[start Excerpted records]
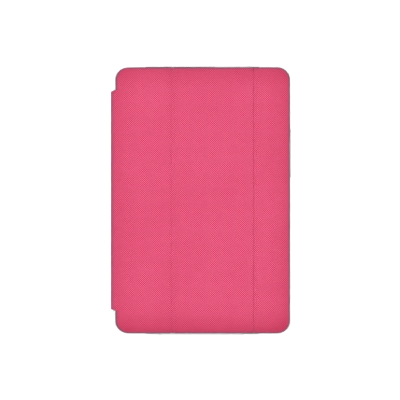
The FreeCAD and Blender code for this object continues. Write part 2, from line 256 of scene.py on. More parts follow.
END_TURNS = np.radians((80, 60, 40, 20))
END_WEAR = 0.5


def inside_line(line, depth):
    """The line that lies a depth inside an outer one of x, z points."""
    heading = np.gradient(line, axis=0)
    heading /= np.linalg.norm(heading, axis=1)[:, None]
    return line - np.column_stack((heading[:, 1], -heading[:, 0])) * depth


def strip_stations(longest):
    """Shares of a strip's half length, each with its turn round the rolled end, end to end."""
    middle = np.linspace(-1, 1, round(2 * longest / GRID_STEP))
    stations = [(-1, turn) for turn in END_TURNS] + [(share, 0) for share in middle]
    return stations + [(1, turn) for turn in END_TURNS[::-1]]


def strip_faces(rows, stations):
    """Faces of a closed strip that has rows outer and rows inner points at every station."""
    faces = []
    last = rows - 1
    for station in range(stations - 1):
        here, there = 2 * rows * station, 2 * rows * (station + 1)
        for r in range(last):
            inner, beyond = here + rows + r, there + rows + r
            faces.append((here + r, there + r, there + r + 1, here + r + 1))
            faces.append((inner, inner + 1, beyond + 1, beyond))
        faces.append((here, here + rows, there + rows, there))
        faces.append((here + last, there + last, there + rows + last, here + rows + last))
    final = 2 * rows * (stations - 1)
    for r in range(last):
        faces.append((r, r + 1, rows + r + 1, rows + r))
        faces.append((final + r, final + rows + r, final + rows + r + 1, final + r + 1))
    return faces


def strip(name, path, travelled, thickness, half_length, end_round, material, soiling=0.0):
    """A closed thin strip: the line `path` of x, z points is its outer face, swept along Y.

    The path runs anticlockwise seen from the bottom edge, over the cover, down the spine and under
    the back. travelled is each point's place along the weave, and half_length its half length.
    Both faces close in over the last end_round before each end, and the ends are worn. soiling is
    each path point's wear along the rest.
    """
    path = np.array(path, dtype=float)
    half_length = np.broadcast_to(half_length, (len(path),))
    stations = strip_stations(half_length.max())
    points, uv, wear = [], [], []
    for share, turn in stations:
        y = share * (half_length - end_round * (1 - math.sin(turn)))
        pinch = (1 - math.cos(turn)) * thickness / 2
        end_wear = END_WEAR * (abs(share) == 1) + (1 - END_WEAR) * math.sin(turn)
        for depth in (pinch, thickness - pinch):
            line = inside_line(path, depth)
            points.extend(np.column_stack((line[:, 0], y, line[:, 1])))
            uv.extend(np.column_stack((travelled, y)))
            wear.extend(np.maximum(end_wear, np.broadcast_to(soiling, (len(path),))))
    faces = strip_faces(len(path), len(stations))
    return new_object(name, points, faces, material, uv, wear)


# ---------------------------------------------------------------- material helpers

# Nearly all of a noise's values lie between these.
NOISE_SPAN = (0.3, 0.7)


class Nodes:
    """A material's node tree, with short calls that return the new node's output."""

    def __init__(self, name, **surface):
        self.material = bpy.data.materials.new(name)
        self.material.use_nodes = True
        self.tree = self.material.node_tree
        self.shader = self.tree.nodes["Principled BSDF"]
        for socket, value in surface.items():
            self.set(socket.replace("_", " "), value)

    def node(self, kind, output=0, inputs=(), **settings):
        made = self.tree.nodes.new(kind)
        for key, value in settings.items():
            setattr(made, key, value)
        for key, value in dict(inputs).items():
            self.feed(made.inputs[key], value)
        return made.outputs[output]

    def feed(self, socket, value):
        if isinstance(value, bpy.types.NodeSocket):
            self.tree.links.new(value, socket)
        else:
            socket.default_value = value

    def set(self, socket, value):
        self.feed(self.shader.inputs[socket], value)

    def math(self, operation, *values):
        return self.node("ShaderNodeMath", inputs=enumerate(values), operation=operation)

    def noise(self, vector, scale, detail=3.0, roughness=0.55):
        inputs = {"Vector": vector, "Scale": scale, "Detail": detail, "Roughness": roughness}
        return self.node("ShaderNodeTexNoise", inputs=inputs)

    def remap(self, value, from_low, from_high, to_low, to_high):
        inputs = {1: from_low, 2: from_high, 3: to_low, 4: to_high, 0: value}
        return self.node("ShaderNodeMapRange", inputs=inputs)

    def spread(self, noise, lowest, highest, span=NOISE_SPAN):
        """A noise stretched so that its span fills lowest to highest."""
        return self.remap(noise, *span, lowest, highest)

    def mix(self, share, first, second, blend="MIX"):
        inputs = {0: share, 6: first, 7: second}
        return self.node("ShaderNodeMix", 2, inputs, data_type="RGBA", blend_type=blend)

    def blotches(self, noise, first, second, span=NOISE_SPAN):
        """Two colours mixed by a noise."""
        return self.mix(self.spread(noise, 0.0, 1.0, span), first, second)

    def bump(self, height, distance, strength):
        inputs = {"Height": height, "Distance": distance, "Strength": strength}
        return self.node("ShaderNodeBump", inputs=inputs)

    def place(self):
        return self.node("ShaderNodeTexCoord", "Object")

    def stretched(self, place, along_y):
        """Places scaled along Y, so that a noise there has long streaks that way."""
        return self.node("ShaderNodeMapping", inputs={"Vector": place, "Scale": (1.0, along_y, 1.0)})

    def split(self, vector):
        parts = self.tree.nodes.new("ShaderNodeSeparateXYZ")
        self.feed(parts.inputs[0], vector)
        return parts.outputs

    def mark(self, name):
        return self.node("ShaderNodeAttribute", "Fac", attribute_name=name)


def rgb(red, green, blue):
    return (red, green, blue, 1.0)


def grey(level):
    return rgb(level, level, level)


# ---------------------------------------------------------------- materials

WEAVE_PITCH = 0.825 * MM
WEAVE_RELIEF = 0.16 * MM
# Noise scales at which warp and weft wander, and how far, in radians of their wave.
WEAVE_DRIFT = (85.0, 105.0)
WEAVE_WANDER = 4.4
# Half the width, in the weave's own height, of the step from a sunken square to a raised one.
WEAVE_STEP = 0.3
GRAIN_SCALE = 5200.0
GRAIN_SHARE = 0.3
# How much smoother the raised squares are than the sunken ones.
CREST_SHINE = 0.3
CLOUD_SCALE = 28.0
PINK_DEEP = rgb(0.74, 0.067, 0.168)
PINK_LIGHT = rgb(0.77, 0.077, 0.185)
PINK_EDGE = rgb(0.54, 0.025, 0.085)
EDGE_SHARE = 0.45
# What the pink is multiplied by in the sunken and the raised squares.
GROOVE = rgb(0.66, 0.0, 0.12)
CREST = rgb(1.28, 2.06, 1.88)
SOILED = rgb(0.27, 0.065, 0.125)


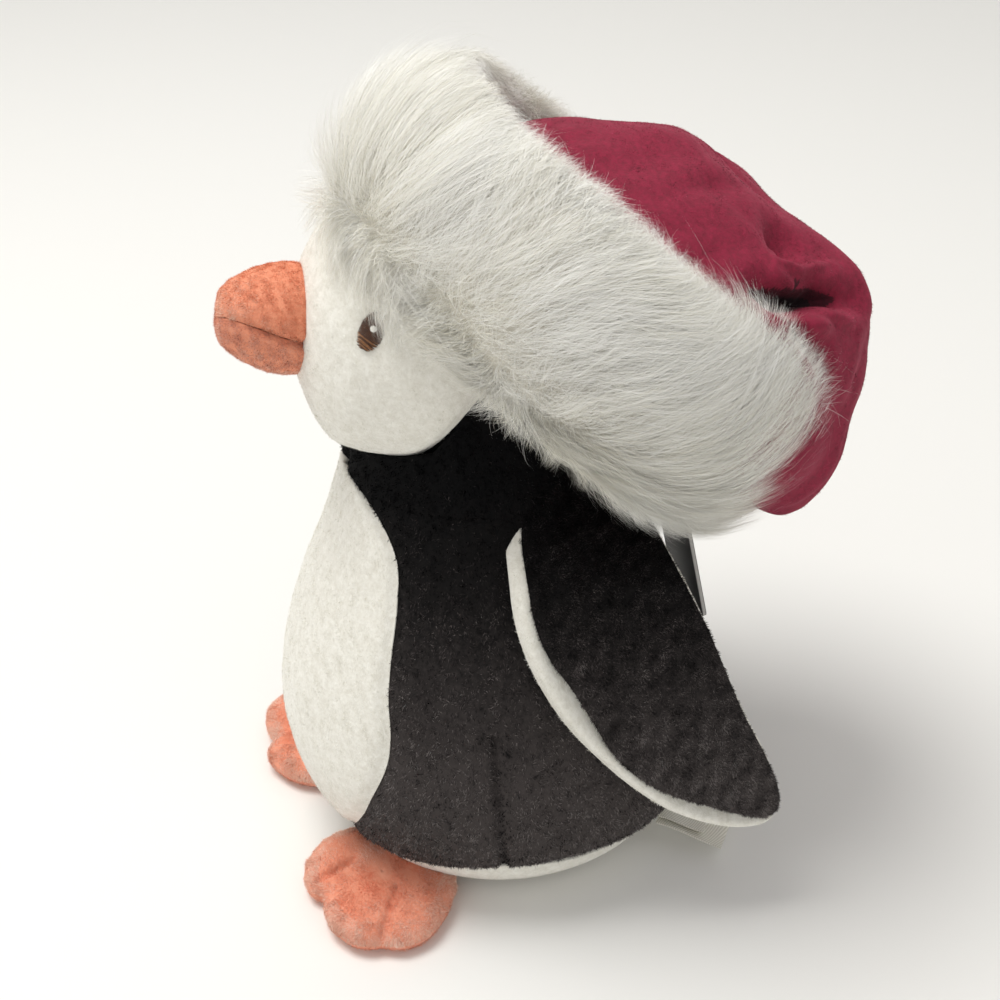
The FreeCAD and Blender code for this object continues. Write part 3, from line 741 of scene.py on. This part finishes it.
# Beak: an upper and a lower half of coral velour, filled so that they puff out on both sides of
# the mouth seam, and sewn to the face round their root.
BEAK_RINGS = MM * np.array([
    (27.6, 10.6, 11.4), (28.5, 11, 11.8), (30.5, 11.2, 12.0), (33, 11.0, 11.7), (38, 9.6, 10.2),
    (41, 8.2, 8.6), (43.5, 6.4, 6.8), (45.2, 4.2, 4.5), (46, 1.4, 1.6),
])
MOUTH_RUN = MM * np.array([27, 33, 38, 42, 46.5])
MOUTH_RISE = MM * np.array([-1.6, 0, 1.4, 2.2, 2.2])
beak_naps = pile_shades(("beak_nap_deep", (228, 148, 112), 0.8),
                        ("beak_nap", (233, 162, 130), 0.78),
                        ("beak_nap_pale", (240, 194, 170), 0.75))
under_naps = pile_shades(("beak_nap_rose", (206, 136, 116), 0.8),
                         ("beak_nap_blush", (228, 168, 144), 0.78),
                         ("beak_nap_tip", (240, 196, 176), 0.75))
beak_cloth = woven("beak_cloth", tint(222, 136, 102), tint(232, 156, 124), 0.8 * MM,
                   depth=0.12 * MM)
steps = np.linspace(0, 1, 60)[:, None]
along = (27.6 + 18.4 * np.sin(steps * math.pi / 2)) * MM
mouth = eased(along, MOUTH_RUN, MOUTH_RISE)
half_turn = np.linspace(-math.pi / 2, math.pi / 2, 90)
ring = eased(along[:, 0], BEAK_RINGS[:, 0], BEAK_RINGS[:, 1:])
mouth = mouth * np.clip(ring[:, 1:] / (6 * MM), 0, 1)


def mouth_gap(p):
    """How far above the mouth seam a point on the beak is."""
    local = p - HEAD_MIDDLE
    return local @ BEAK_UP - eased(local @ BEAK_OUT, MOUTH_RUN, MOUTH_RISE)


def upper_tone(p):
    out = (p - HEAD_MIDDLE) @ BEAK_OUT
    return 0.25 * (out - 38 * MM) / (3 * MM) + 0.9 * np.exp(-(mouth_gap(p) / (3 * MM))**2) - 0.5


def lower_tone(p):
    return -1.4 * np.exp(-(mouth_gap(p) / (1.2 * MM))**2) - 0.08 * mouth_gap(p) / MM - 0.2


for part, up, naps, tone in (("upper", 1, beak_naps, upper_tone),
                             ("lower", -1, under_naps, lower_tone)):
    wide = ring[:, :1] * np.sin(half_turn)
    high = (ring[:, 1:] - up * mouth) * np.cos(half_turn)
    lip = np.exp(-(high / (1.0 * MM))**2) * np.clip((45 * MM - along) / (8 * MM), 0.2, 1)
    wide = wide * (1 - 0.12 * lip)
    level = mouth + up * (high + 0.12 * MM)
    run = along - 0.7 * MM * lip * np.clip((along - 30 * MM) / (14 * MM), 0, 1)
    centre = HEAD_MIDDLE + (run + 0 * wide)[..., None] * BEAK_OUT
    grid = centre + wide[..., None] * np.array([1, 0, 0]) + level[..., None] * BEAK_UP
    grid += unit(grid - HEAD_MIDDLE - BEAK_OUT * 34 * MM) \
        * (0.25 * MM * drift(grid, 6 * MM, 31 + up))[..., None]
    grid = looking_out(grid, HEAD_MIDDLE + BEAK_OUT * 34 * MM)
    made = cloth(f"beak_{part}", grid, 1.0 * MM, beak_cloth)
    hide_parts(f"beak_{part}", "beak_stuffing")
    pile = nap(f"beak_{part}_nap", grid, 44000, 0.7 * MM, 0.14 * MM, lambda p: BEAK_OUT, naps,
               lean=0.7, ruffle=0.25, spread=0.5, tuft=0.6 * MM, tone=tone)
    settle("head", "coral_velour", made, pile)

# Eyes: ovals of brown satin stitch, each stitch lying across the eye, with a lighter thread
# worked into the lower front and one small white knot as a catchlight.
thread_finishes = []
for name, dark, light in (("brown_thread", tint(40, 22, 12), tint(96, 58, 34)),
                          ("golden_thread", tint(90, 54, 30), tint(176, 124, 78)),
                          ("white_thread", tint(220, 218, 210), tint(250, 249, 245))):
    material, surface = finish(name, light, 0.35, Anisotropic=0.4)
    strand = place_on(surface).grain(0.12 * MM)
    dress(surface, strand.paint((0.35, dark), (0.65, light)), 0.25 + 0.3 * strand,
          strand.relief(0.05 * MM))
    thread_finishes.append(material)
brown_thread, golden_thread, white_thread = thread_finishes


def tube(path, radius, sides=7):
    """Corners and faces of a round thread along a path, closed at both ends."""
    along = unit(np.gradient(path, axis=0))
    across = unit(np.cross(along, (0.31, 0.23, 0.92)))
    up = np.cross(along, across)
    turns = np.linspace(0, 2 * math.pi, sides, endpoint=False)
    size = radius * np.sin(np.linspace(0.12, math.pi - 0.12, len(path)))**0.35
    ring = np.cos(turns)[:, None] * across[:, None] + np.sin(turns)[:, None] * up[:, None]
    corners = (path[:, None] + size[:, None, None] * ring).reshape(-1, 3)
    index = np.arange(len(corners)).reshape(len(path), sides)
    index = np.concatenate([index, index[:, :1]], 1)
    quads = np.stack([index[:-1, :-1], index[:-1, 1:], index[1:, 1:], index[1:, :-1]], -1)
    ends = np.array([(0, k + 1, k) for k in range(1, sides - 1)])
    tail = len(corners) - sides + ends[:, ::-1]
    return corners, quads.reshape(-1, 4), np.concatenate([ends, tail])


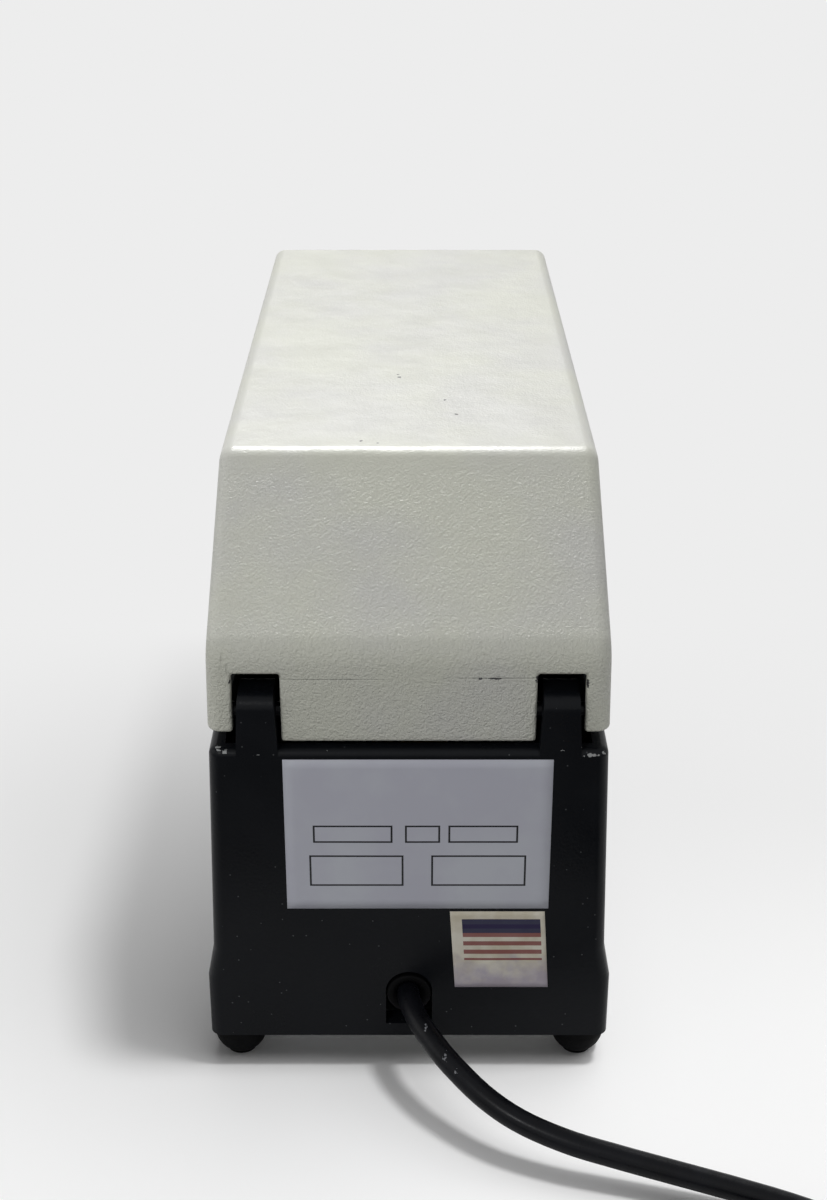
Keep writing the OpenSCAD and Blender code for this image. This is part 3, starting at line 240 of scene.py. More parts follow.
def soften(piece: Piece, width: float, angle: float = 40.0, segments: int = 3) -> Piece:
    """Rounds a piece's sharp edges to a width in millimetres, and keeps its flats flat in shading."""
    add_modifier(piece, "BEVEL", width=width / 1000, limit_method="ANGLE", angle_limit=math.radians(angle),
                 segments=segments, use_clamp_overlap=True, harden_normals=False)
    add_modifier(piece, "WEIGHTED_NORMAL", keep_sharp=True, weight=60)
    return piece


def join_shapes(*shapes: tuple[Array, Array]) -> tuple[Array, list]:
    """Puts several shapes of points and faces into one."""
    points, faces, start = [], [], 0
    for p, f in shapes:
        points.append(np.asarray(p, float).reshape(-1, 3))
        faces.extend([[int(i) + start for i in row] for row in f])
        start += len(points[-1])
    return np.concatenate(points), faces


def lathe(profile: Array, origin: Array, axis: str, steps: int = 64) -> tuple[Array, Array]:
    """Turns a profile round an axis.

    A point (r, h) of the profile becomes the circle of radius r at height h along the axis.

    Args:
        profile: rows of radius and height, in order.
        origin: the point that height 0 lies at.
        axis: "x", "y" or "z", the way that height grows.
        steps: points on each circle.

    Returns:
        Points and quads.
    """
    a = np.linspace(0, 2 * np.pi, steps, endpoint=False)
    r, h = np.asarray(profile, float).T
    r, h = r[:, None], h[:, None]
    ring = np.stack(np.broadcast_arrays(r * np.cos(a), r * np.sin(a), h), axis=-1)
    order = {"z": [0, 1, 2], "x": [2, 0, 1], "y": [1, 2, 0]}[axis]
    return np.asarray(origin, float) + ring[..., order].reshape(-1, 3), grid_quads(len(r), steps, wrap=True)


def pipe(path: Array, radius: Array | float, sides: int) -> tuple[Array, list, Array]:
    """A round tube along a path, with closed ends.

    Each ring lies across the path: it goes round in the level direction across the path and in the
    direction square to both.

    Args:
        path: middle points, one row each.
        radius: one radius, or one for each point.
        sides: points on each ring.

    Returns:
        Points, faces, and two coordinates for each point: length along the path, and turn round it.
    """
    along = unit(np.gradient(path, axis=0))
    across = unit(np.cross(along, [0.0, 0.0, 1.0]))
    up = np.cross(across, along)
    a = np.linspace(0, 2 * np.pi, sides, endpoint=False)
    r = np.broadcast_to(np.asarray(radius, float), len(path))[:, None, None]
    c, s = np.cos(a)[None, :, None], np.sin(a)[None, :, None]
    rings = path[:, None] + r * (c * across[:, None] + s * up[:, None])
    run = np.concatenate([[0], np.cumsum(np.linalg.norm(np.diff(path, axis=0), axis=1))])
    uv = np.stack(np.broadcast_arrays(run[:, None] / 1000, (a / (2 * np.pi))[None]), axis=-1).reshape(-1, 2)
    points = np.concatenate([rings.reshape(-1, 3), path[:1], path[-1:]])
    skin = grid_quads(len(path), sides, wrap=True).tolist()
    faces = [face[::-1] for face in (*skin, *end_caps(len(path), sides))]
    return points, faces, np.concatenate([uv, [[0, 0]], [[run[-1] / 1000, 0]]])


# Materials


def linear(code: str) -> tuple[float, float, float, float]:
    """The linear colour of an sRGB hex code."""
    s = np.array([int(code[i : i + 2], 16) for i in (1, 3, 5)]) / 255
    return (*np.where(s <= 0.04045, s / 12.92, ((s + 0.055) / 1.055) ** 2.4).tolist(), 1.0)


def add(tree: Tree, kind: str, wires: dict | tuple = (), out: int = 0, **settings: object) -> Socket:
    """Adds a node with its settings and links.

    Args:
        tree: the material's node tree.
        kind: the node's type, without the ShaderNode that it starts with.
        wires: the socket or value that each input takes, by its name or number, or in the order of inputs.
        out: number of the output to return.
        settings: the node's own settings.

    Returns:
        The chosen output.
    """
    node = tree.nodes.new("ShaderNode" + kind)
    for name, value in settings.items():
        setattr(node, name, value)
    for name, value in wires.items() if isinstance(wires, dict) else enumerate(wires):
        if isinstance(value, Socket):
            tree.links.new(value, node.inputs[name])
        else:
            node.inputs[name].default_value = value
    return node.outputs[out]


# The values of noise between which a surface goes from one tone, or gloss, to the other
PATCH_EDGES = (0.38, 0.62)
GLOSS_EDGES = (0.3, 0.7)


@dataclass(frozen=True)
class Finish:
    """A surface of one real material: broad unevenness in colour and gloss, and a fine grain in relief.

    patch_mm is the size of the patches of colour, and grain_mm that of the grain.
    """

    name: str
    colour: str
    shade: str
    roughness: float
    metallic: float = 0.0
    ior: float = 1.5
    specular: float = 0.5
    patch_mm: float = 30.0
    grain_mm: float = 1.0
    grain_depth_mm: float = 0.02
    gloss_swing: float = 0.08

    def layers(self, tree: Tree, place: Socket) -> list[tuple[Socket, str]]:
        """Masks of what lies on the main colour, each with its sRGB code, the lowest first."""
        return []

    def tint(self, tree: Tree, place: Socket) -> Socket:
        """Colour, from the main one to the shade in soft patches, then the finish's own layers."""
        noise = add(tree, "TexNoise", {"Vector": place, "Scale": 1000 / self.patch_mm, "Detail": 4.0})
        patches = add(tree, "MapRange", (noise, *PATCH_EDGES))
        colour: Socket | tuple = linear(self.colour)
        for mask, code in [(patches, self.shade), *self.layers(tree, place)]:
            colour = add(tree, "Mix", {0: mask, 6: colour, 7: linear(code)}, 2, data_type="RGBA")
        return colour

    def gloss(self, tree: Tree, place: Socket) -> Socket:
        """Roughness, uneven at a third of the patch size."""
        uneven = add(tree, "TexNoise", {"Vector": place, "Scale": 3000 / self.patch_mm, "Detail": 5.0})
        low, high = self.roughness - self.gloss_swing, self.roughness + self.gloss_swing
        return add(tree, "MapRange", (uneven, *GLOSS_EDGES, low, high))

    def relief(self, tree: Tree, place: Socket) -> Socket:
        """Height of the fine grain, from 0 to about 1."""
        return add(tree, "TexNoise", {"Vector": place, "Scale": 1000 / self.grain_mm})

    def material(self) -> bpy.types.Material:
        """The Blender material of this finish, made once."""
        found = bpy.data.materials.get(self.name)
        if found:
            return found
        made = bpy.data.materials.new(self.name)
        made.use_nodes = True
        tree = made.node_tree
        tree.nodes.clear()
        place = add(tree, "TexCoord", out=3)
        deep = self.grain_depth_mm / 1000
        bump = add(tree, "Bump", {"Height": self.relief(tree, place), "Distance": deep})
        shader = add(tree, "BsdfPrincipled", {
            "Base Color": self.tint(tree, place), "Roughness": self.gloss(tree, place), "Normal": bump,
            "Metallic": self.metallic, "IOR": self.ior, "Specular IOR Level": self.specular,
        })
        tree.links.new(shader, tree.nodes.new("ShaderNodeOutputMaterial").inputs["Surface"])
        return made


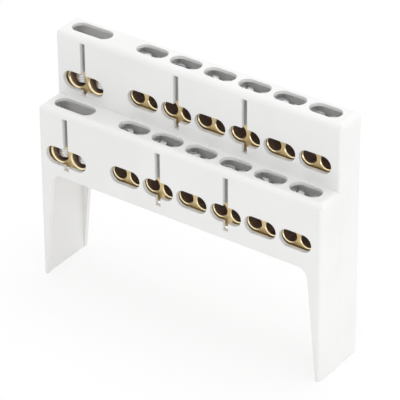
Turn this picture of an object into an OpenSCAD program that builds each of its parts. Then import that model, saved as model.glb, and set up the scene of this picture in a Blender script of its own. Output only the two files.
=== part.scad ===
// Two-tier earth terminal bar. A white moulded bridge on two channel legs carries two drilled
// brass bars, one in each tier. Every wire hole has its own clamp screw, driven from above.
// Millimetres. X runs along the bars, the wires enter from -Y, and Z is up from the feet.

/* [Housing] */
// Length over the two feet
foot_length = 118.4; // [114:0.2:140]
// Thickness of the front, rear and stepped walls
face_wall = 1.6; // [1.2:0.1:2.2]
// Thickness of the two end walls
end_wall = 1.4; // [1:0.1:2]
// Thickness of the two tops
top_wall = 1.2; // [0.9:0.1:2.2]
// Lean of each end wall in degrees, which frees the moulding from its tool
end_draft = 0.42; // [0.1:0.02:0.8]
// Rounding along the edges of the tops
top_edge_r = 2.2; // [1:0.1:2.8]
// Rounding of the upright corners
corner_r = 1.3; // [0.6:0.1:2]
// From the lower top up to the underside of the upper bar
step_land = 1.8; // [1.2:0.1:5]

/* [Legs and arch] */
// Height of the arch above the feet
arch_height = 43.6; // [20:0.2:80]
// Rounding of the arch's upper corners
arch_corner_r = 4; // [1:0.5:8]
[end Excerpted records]
Stop after the line containing "END_WEAR = 0.5": print exactly the lines from the start of the entries above up to it, that line included.

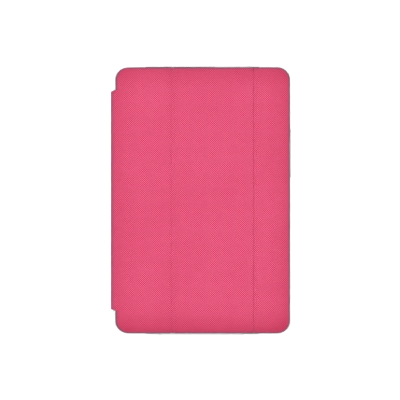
The FreeCAD and Blender code for this object continues. Write part 2, from line 256 of scene.py on. More parts follow.
END_TURNS = np.radians((80, 60, 40, 20))
END_WEAR = 0.5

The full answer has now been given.